Um outro relato exemplifica bem a questão do preconceito racial que as professoras negras podem sofrer. Uma delas comandava a sala de aula ao lado de uma outra professora, que era branca. Apesar das duas terem cargos idênticos, as famílias sempre iam conversar sobre qualquer questão que tinham com a professora branca. Mesmo quando a ouvida na pesquisa afirmava que também era professora titular, ainda era tratada como auxiliar pelas pessoas de fora da escola.

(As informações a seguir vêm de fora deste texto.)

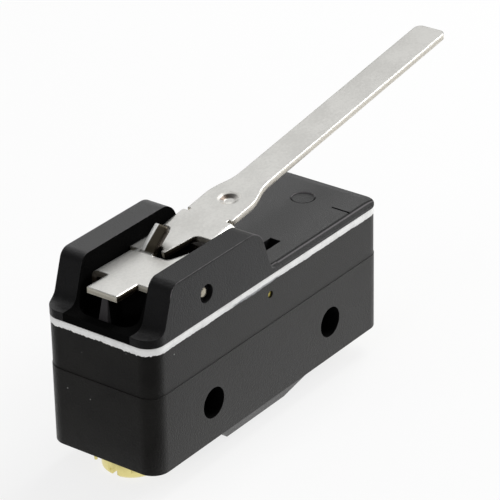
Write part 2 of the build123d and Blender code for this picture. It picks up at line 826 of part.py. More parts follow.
# Open terminal: foot, riser and a short arm under the open contact
with BuildPart() as open_terminal:
    with BuildSketch(Plane.XZ):
        with BuildLine():
            FilletPolyline(
                (open_riser_x + open_foot_length - strip / 2, foot_mid_z),
                (open_riser_x, foot_mid_z),
                (open_riser_x, open_arm_z - strip / 2),
                (contact_x + arm_past_contact, open_arm_z - strip / 2),
                radius=strip_bend,
            )
        trace(line_width=strip)
    extrude(amount=strip_width / 2, both=True)
    with BuildSketch(Plane.XY.offset(foot_z)):
        with Locations((open_riser_x + strip_bend, 0)):
            Rectangle(
                open_foot_length - strip / 2 - strip_bend,
                foot_width,
                align=(Align.MIN, Align.CENTER),
            )
    extrude(amount=-strip)
    with BuildSketch(Plane.XY.offset(foot_z)):
        with Locations((open_screw_x, 0)):
            Circle(screw_diameter / 2 + slide_gap)
    extrude(amount=-strip, mode=Mode.SUBTRACT)
    with BuildSketch(Plane.XY.offset(open_arm_z)):
        with Locations((contact_x, 0)):
            Circle(rivet_diameter / 2 + slide_gap)
    extrude(amount=-strip, mode=Mode.SUBTRACT)
open_terminal.part.label = "open_terminal"
export_step(open_terminal.part, "parts/open_terminal.step")


# Closed terminal: a foot on the far end, and an arm that reaches in over the blade
closed_foot_z = bottom_z + closed_foot_start
with BuildPart() as closed_terminal:
    with BuildSketch(Plane.XZ):
        with BuildLine():
            FilletPolyline(
                (far_end - strip / 2, closed_foot_z),
                (far_end - strip / 2, closed_arm_z + strip / 2),
                (contact_x - arm_past_contact, closed_arm_z + strip / 2),
                radius=strip_bend,
            )
        trace(line_width=strip)
    extrude(amount=strip_width / 2, both=True)
    with BuildSketch(Plane.YZ.offset(far_end)):
        with Locations((0, closed_foot_z)):
            Rectangle(foot_width, closed_foot_length, align=(Align.CENTER, Align.MIN))
    extrude(amount=-strip)
    with BuildSketch(Plane.YZ.offset(far_end)):
        Circle(screw_diameter / 2 + slide_gap)
    extrude(amount=-strip, mode=Mode.SUBTRACT)
    with BuildSketch(Plane.XY.offset(closed_arm_z)):
        with Locations((contact_x, 0)):
            Circle(rivet_diameter / 2 + slide_gap)
    extrude(amount=strip, mode=Mode.SUBTRACT)
closed_terminal.part.label = "closed_terminal"
export_step(closed_terminal.part, "parts/closed_terminal.step")


# Contact rivets: two fixed ones, and a double headed one in the end of the snap blade
with BuildPart() as closed_contact:
    with BuildSketch(Plane.XY.offset(closed_face_z)):
        with Locations((contact_x, 0)):
            Circle(contact_diameter / 2)
    extrude(amount=contact_head)
    with BuildSketch(Plane.XY.offset(closed_arm_z)):
        with Locations((contact_x, 0)):
            Circle(rivet_diameter / 2)
    extrude(amount=strip)
closed_contact.part.label = "closed_contact"
export_step(closed_contact.part, "parts/closed_contact.step")

with BuildPart() as open_contact:
    with BuildSketch(Plane.XY.offset(open_face_z)):
        with Locations((contact_x, 0)):
            Circle(contact_diameter / 2)
    extrude(amount=-contact_head)
    with BuildSketch(Plane.XY.offset(open_arm_z)):
        with Locations((contact_x, 0)):
            Circle(rivet_diameter / 2)
    extrude(amount=-strip)
open_contact.part.label = "open_contact"
export_step(open_contact.part, "parts/open_contact.step")

with BuildPart() as moving_contact:
    with BuildSketch(Plane.XY.offset(blade_z)):
        with Locations((contact_x, 0)):
            Circle(contact_diameter / 2)
    extrude(amount=blade_sheet / 2 + contact_head, both=True)
    with BuildSketch(Plane.XY.offset(blade_z)):
        with Locations((contact_x, 0)):
            Circle(contact_diameter / 2)
            Circle(rivet_diameter / 2, mode=Mode.SUBTRACT)
    extrude(amount=blade_sheet / 2, both=True, mode=Mode.SUBTRACT)
moving_contact.part.label = "moving_contact"
export_step(moving_contact.part, "parts/moving_contact.step")


# Snap blade: a sheet frame with a rounded root in the groove and the moving contact at its tip
blade_end_x = contact_x + blade_tip
with BuildPart() as snap_blade:
    with BuildSketch(Plane.XY.offset(blade_z)):
        with BuildLine():
            Polyline(
                (blade_x, blade_width / 2),
                (window_end_x, blade_width / 2),
                (contact_x - blade_tip, blade_tip_width / 2),
                (blade_end_x, blade_tip_width / 2),
                (blade_end_x, -blade_tip_width / 2),
                (contact_x - blade_tip, -blade_tip_width / 2),
                (window_end_x, -blade_width / 2),
                (blade_x, -blade_width / 2),
                close=True,
            )
        make_face()
        with Locations((blade_x + blade_window_start, 0)):
            Rectangle(
                window_end_x - blade_x - blade_window_start,
                blade_window_width,
                align=(Align.MIN, Align.CENTER),
                mode=Mode.SUBTRACT,
            )
        with Locations((contact_x, 0)):
            Circle(rivet_diameter / 2 + slide_gap, mode=Mode.SUBTRACT)
    extrude(amount=blade_sheet / 2, both=True)
    with BuildSketch(Plane.XZ):
        with Locations((blade_x, blade_z)):
            Circle(blade_sheet / 2)
    extrude(amount=blade_width / 2, both=True)
snap_blade.part.label = "snap_blade"
export_step(snap_blade.part, "parts/snap_blade.step")


# Snap spring: a bowed leaf inside the blade's window, from its root under the nose to the crossbar
crest_z = nose_z - seat_gap - spring_sheet / 2
spring_start_x = blade_x + blade_window_start + seat_gap
spring_end_x = window_end_x - seat_gap
with BuildPart() as snap_spring:
    with BuildSketch(Plane.XZ):
        with BuildLine():
            FilletPolyline(
                (spring_start_x, blade_z),
                (plunger_x - spring_pad / 2, crest_z),
                (plunger_x + spring_pad / 2, crest_z),
                ((plunger_x + spring_end_x) / 2, blade_z - spring_sag),
                (spring_end_x, blade_z),
                radius=spring_bend,
            )
        trace(line_width=spring_sheet)
    extrude(amount=spring_width / 2, both=True)
snap_spring.part.label = "snap_spring"
export_step(snap_spring.part, "parts/snap_spring.step")


# Terminal screws and cup washers: one pair on each foot, local z pointing away from the case
terminals = (
    ("common", Plane((common_screw_x, 0, under_head_z), x_dir=(1, 0, 0), z_dir=(0, 0, -1))),
    ("open", Plane((open_screw_x, 0, under_head_z), x_dir=(1, 0, 0), z_dir=(0, 0, -1))),
    ("closed", Plane((far_end + washer_thickness, 0, 0), x_dir=(0, 1, 0), z_dir=(1, 0, 0))),
)
for name, seat in terminals:
    with BuildPart() as terminal_screw:
        with BuildSketch(seat):
            Circle(screw_head_diameter / 2)
        extrude(amount=screw_head_height)
        chamfer(
            terminal_screw.edges().sort_by(Axis(seat.origin, seat.z_dir))[-1], screw_head_chamfer
        )
        with BuildSketch(seat.offset(screw_head_height)):
            Rectangle(2 * screw_head_diameter, screw_slot_width)
        extrude(amount=-screw_slot_depth, mode=Mode.SUBTRACT)
        with BuildSketch(seat):
            Circle(screw_diameter / 2)
        extrude(amount=-screw_length)
    terminal_screw.part.label = f"{name}_screw"
    export_step(terminal_screw.part, f"parts/{name}_screw.step")

    with BuildPart() as cup_washer:
        with BuildSketch(seat) as washer_face:
            Rectangle(washer_width, washer_width)
            chamfer(washer_face.vertices(), washer_corner)
            Circle(screw_diameter / 2 + loose_gap / 2, mode=Mode.SUBTRACT)
        extrude(amount=-washer_thickness)
        with BuildSketch(seat.offset(-washer_thickness)):
            with PolarLocations(washer_tab_radius, 4, start_angle=45):
                Rectangle(washer_tab_sheet, washer_tab_width)
        extrude(amount=washer_thickness + washer_tab_drop)
    cup_washer.part.label = f"{name}_washer"
    export_step(cup_washer.part, f"parts/{name}_washer.step")
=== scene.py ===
"""The looks of a large snap action switch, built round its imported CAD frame.

Every length in a class is in millimetres unless its name says otherwise, and every mesh is in metres, in the
frame of the part: +X from the pivot end to the lever's tip, +Y to the far side, +Z up to the lever.
"""

import json
import logging
import math
from collections.abc import Iterator
from contextlib import contextmanager
from dataclasses import dataclass, field
from enum import Enum
from functools import cached_property

import bmesh
import bpy
import numpy as np
from mathutils import Matrix, Vector

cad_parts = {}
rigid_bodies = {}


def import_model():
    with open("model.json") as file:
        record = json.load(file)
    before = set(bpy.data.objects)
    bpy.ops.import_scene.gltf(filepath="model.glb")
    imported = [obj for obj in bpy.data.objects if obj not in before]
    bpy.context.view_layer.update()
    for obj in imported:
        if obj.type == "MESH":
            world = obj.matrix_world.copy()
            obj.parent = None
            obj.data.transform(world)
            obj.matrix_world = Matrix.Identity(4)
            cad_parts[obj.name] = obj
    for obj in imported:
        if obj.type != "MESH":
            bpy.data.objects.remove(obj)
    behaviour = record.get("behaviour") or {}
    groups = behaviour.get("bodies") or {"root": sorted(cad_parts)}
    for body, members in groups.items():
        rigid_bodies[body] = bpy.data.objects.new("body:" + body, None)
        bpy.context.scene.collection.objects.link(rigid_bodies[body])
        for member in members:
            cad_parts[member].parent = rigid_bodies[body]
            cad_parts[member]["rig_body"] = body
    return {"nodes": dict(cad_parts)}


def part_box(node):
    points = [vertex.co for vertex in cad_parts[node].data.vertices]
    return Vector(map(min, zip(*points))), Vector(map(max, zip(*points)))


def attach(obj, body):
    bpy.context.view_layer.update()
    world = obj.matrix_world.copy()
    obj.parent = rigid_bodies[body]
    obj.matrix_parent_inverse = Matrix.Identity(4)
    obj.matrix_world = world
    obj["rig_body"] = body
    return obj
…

Ainda sobre a questão do preconceito racial, uma das entrevistadas procurou, segundo Míghian, “negar a existência do preconceito”. Entretanto, durante a entrevista, ela mesma percebeu que, em algumas situações, ele existiu. “Essa luta interna apareceu na hora da entrevista. Perceber que sofreu racismo em dado momento de sua vida, para esta professora, era lidar com o fato de que, em muitas outras vezes, também já havia passado por isso, o que era bastante doloroso. De algum modo, dizer que o preconceito não existia era uma forma de negociar com uma realidade que se apresentava de maneira bastante perversa e não um desconhecimento sobre o tema”, conta a pesquisadora.

Sobre a questão do gênero, uma das professoras afirmou que neste cargo, por ser de maioria feminina, não existe tanto preconceito. Entretanto, quando ela procurava emprego em outras áreas, sofria pelo fato de ser mulher. A escolha de trabalhar, na pesquisa, com apenas professoras foi intencional. Apesar de serem em maior número na educação infantil, ainda são utilizadas análises a partir do gênero masculino. “Falar de professoras de educação infantil traz para o debates as reais protagonistas desta área educacional “, completa Mighian.